▶ [Records for the task]

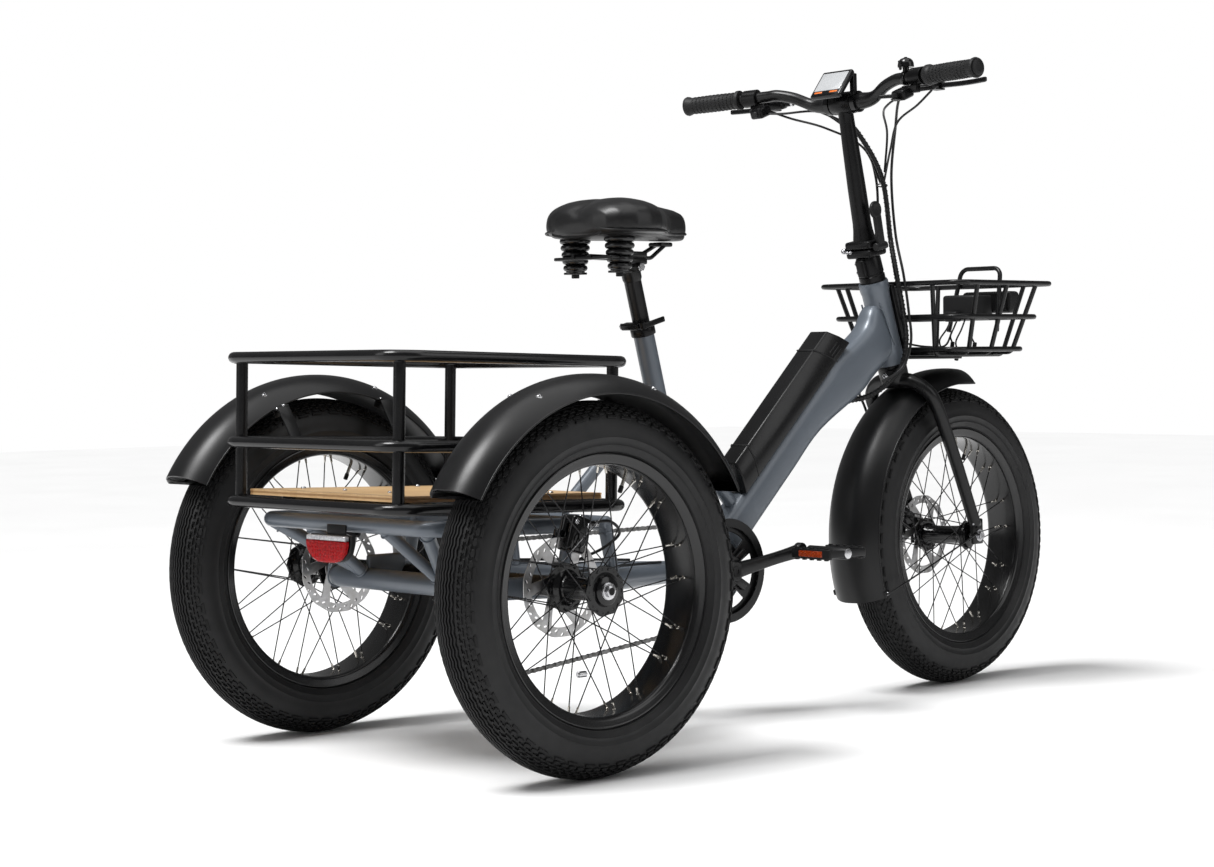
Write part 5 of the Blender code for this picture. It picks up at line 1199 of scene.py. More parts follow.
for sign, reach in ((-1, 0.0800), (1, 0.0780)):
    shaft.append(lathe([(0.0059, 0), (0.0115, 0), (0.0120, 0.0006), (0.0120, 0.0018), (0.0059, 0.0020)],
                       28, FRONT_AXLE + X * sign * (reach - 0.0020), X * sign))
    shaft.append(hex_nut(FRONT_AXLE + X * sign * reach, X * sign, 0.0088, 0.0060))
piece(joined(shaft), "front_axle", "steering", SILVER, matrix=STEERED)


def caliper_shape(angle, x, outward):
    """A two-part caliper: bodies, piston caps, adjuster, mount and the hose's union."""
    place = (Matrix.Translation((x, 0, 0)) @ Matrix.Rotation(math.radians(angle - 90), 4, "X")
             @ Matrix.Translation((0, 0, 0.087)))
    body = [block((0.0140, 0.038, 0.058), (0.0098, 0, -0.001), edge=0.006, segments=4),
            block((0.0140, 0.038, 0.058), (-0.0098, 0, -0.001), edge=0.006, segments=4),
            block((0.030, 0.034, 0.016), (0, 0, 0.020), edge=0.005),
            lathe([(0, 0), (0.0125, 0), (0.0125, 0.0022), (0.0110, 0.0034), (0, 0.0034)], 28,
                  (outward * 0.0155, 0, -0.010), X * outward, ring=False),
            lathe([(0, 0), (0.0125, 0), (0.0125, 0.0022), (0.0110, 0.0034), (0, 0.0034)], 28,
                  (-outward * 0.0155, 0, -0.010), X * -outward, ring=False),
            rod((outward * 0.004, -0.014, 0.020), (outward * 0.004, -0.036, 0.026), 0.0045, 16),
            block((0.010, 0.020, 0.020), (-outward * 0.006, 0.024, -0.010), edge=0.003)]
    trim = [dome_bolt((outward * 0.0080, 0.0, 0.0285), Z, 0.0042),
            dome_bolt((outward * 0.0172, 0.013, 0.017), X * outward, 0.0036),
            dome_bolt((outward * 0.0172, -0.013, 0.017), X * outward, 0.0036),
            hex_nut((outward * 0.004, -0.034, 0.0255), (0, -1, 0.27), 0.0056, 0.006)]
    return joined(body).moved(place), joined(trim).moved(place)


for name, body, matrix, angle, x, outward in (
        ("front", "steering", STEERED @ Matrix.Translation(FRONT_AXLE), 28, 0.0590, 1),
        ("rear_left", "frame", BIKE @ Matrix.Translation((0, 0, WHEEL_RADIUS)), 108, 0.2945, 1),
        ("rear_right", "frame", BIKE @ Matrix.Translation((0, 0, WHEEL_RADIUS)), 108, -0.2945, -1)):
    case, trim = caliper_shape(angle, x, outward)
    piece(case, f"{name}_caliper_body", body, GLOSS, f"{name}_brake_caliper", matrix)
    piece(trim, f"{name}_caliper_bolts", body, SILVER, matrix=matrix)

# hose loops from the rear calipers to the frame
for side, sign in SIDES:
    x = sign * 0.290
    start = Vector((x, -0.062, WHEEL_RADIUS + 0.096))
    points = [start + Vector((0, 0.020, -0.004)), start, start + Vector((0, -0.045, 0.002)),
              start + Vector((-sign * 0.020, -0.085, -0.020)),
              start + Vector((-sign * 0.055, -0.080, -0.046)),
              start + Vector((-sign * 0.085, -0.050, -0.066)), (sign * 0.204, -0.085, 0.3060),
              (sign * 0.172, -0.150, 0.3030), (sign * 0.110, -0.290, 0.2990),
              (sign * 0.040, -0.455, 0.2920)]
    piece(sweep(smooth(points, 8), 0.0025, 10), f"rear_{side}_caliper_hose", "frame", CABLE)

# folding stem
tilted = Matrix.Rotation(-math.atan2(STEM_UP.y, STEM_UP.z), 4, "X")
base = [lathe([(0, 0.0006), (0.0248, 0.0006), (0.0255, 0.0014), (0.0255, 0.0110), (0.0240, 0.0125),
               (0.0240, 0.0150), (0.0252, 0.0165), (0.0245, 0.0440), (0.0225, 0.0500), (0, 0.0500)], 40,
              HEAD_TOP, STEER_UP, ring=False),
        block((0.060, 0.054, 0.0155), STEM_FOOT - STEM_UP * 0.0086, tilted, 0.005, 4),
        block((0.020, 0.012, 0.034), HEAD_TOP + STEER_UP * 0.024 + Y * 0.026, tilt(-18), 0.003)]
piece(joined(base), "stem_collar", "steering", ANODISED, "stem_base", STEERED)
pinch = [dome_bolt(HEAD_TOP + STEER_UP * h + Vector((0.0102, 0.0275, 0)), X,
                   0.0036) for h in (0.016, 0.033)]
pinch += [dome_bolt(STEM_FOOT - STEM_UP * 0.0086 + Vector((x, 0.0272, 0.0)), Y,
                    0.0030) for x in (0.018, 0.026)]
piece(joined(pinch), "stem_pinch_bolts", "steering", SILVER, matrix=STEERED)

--

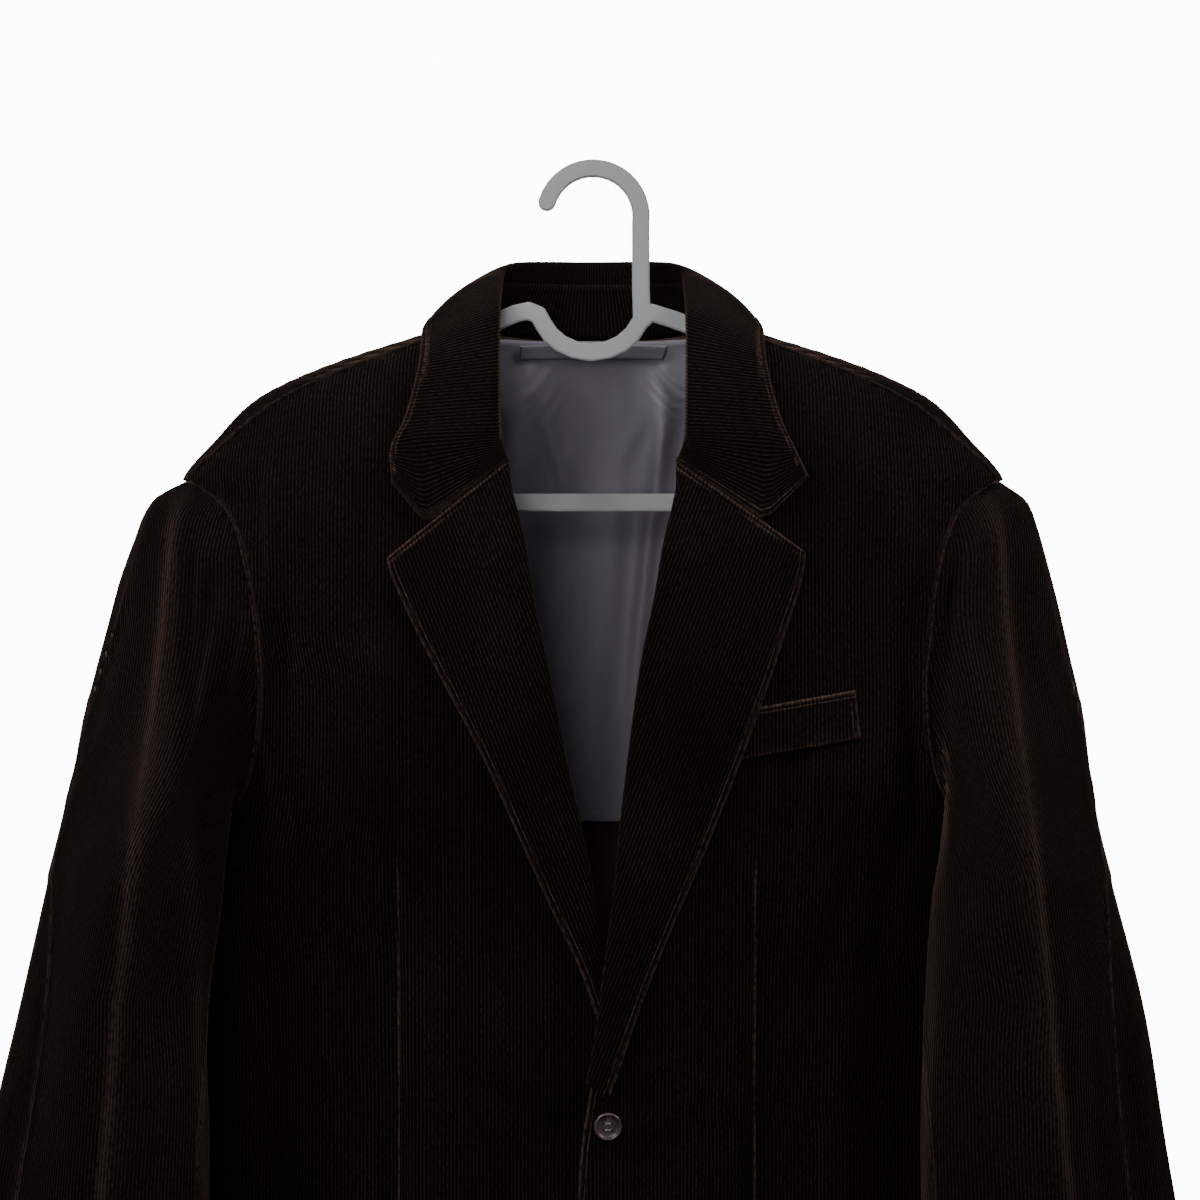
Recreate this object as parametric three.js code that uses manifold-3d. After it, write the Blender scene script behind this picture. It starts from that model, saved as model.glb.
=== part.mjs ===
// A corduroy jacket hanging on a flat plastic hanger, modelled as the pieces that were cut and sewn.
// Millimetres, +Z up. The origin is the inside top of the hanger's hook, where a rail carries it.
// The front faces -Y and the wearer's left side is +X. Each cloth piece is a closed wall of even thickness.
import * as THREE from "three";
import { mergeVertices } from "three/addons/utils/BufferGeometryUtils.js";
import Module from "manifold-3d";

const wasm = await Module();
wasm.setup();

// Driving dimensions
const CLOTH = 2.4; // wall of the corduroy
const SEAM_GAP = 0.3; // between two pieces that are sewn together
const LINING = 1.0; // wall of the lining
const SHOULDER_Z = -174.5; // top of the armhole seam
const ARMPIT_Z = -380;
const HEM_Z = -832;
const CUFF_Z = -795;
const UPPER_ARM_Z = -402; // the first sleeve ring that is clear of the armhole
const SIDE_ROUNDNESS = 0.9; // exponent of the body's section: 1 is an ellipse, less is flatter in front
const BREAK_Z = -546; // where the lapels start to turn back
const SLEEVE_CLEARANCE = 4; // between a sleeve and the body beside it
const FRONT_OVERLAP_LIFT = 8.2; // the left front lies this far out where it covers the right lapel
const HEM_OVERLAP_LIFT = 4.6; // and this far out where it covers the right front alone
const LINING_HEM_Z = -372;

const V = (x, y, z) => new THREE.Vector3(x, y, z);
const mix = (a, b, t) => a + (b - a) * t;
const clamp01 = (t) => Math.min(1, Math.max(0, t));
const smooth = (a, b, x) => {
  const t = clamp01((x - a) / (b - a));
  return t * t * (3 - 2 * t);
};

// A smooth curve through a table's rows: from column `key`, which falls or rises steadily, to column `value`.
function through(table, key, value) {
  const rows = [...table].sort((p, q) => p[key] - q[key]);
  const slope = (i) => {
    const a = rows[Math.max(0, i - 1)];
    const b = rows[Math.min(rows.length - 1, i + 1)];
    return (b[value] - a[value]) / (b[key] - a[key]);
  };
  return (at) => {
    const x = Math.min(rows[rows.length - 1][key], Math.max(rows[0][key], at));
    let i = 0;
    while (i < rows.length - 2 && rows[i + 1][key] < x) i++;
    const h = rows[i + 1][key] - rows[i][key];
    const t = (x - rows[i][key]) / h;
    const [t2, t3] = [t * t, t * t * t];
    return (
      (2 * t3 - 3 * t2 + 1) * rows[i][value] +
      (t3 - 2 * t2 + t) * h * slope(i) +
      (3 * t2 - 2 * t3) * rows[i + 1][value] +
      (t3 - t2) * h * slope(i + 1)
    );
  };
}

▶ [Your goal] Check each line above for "manifold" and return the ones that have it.

▶ [The solution]
Recreate this object as parametric three.js code that uses manifold-3d. After it, write the Blender scene script behind this picture. It starts from that model, saved as model.glb.
import Module from "manifold-3d";